Clarity- it takes the right mindset to handle those moments where everything is laid out with such raw reality that it is either going to cripple you or save you. Wandering around on the streets, with no shelter, no food, and worst, no hope, it’s a terrible place to be. Long story short, I had to hold on for 5 more days, survive 120 hours without jumping off Lake Worth Pier, without having a complete nervous breakdown. Obviously, I did just that, and God showed me a lot of neon signs in the past 69 days to let me know I am on the right path. What died that day was the Michael who hated himself for self-perceived inadequicies. What was born in that moment light bulb illumination was something beautiful, something locked away inside me for so long, something taken from me so many years ago – I have that back. Through grace, undeserved love from above, I have love back in my heart.
The roads we travel to get where we are going often intersect.

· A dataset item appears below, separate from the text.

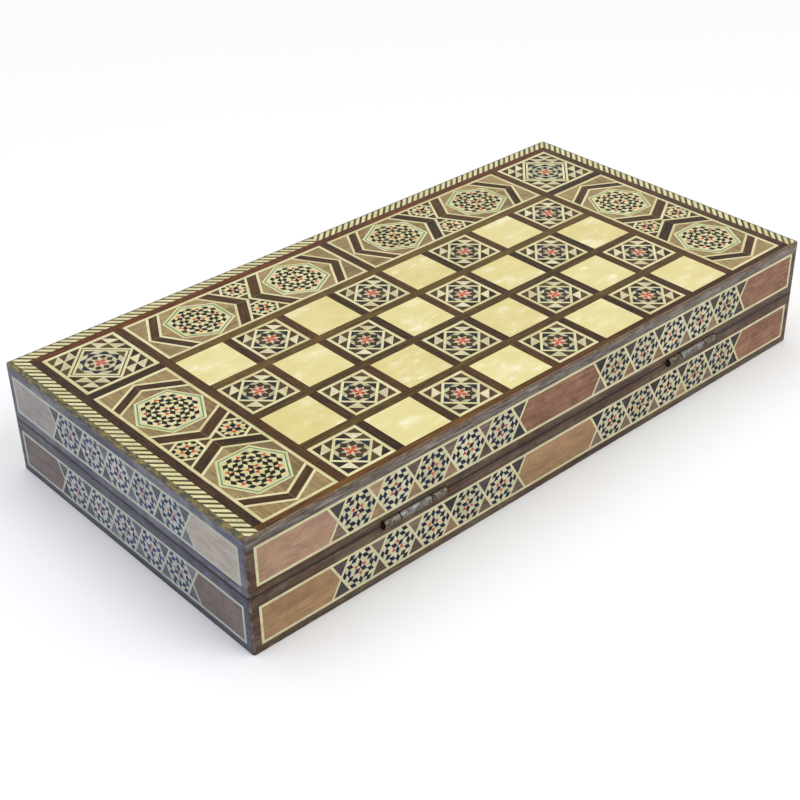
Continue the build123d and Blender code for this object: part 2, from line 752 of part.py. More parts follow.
def half(name, first_is_star, inset_from_face, latch_place):
    """Every piece of one half, in the base's place; returns node names and their shapes."""
    hole = latch_hole(*latch_place)
    pieces = {}
    for side, rail_shape in tray_rails(inset_from_face, hole).items():
        pieces[f"{name}_{side}_rail"] = [rail_shape]
    pieces[f"{name}_board"] = [board_block(veneer)]
    pearl, star = chess_tiles(first_is_star)
    corners, panels = corner_tiles(), hexagon_panel_tiles()
    pieces[f"{name}_pearl_squares"] = pearl
    pieces[f"{name}_star_squares"] = star
    pieces[f"{name}_corner_stars"] = corners
    pieces[f"{name}_hexagon_panels"] = panels
    pieces[f"{name}_striped_banding"] = banding_strips()
    pieces[f"{name}_walnut_strips"] = [walnut_strips(pearl + star + corners + panels)]
    inlay = side_inlay(inset_from_face)
    pieces[f"{name}_side_stringing"] = inlay["stringing"]
    pieces[f"{name}_side_hexagons"] = inlay["hexagons"]
    plain = [panel - hole for panel in inlay["panels"]]
    pieces[f"{name}_side_veneers"] = inlay["triangles"] + plain
    sheet, light, dark, medallion = floor_inlay()
    pieces[f"{name}_floor"] = [sheet]
    pieces[f"{name}_light_points"] = light
    pieces[f"{name}_dark_points"] = dark
    pieces[f"{name}_floor_medallion"] = [medallion]
    return pieces


def main():
    os.makedirs("parts", exist_ok=True)
    pieces = half("base", False, base_frieze_inset, (stud_x, stud_z))
    lid = half("lid", True, lid_frieze_inset, (pivot_x, box_height - pivot_z))
    for name, shapes in lid.items():
        pieces[name] = [to_lid(shape) for shape in shapes]
    base_leaves, lid_leaves, pins = hinges()
    pieces["hinge_base_leaves"] = base_leaves
    pieces["hinge_lid_leaves"] = lid_leaves
    pieces["hinge_pins"] = pins
    screws = [Pos(x, y, axis_z - leaf_gap / 2) * screw() for x, y in hinge_screw_places()]
    pieces["hinge_base_screws"] = screws
    pieces["hinge_lid_screws"] = [to_lid(shape) for shape in screws]
    pieces["latch_hook"] = [latch_hook()]
    pieces["latch_pivot_screw"] = [latch_stud(pivot_x, pivot_z, True)]
    pieces["latch_stud"] = [latch_stud(stud_x, stud_z, False)]
    pieces.update(contents())
    for name, shapes in pieces.items():
        save(name, shapes)
    print(f"{len(pieces)} nodes; box {box_length:.1f} x {box_depth:.1f} x {box_height:.1f} mm")


main()
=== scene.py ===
"""The inlaid folding chess box: its marquetry, woods, metal and playing pieces, with camera and light."""

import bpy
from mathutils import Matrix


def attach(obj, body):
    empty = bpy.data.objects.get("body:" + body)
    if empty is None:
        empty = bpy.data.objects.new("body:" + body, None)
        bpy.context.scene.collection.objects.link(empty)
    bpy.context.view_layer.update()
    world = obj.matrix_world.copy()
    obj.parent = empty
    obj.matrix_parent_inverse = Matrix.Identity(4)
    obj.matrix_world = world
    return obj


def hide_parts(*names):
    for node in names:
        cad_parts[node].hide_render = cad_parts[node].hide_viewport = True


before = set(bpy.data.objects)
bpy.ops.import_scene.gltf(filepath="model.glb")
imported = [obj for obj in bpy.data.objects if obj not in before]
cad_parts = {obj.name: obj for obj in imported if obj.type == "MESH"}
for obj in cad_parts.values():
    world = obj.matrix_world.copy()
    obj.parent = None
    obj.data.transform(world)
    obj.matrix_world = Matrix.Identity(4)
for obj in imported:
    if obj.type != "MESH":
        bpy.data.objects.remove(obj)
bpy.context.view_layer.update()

import logging
import math
from collections.abc import Iterator
from dataclasses import dataclass, field, replace
from enum import Enum

import bpy
import numpy as np
from mathutils import Matrix, Vector

LOG = logging.getLogger("chess_set")
MM = 0.001
HAIR = 0.01  # millimetres between pieces that overlap, so that no two share a plane
Outline = np.ndarray
Pieces = list[np.ndarray]
Socket = bpy.types.NodeSocket
Value = Socket | float | str | tuple[float, ...]


def span(node: str) -> tuple[tuple[float, float], ...]:
    """The low and the high end of a CAD node along x, y and z, in millimetres.

    They are rounded to a thousandth, because the frame holds its points in single precision.

    Args:
        node: the node's name.

    Returns:
        One pair for each axis.
    """
    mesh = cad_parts[node].data
    points = np.empty(3 * len(mesh.vertices))
    mesh.vertices.foreach_get("co", points)
    points = points.reshape(-1, 3) / MM
    return tuple((round(float(low), 3), round(float(high), 3))
                 for low, high in zip(points.min(axis=0), points.max(axis=0)))


# The closed box over its rails, in millimetres

LEFT, RIGHT = span("lid_left_rail")[0][0], span("lid_right_rail")[0][1]
HINGE_SIDE, LATCH_SIDE = span("lid_hinge_rail")[1][0], span("lid_latch_rail")[1][1]
TOP = span("lid_hinge_rail")[2][1]
MIDDLE_Y = round((HINGE_SIDE + LATCH_SIDE) / 2, 3)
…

I can’t take anything back, the past has some painful permanence, the past’s happy moments get erased when the trauma endured is too great, yet it’s still behind me, us. All of us. Whether you’ve met me or not, we have our similarities, and we can recognize and grow from shared experiences, or we can rip the rift further, take it and run away. I used to love misery, I reveled in pain, and I could torture my mind like no one else. It goes well beyond heroin and speedballs, it goes to the core of my humanness. I’ve broken down a lot in the past few months, but the tears weren’t the poison of self-pity, rather their healing powers are pretty damn amazing.

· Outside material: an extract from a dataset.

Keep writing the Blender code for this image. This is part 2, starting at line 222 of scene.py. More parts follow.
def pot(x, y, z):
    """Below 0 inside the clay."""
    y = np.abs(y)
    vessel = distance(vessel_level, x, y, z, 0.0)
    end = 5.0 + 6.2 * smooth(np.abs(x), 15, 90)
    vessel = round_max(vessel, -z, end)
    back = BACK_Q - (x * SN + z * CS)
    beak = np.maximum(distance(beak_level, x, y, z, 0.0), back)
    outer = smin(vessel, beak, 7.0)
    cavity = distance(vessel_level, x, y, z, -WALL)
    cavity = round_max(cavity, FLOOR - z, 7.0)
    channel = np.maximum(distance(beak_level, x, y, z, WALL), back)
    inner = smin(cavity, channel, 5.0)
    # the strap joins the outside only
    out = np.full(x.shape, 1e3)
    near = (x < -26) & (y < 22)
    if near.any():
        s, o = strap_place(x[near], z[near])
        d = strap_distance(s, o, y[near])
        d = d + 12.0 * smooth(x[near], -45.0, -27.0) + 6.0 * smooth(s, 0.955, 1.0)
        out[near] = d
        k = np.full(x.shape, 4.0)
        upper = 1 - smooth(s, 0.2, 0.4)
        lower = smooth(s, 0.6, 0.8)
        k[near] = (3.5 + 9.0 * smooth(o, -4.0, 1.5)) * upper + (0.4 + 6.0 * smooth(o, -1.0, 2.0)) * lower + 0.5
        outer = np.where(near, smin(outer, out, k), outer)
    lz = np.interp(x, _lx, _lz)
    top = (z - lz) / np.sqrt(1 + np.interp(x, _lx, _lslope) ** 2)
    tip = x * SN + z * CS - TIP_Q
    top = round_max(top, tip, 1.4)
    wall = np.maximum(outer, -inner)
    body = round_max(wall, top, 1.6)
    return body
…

I have no idea why I write what I do, and my plan was not to go in the direction this has, but hopefully some of it makes some sense. In the end, I can forgive myself, and choose to earn trust and respect by demanding it from myself first. I am too weak to beat Michael up anymore, plus he’s a good guy, a human being who made bad choices. Waving the white flag is the only way to win the war, and it’s contradictions like that I love, so I gain strength from that.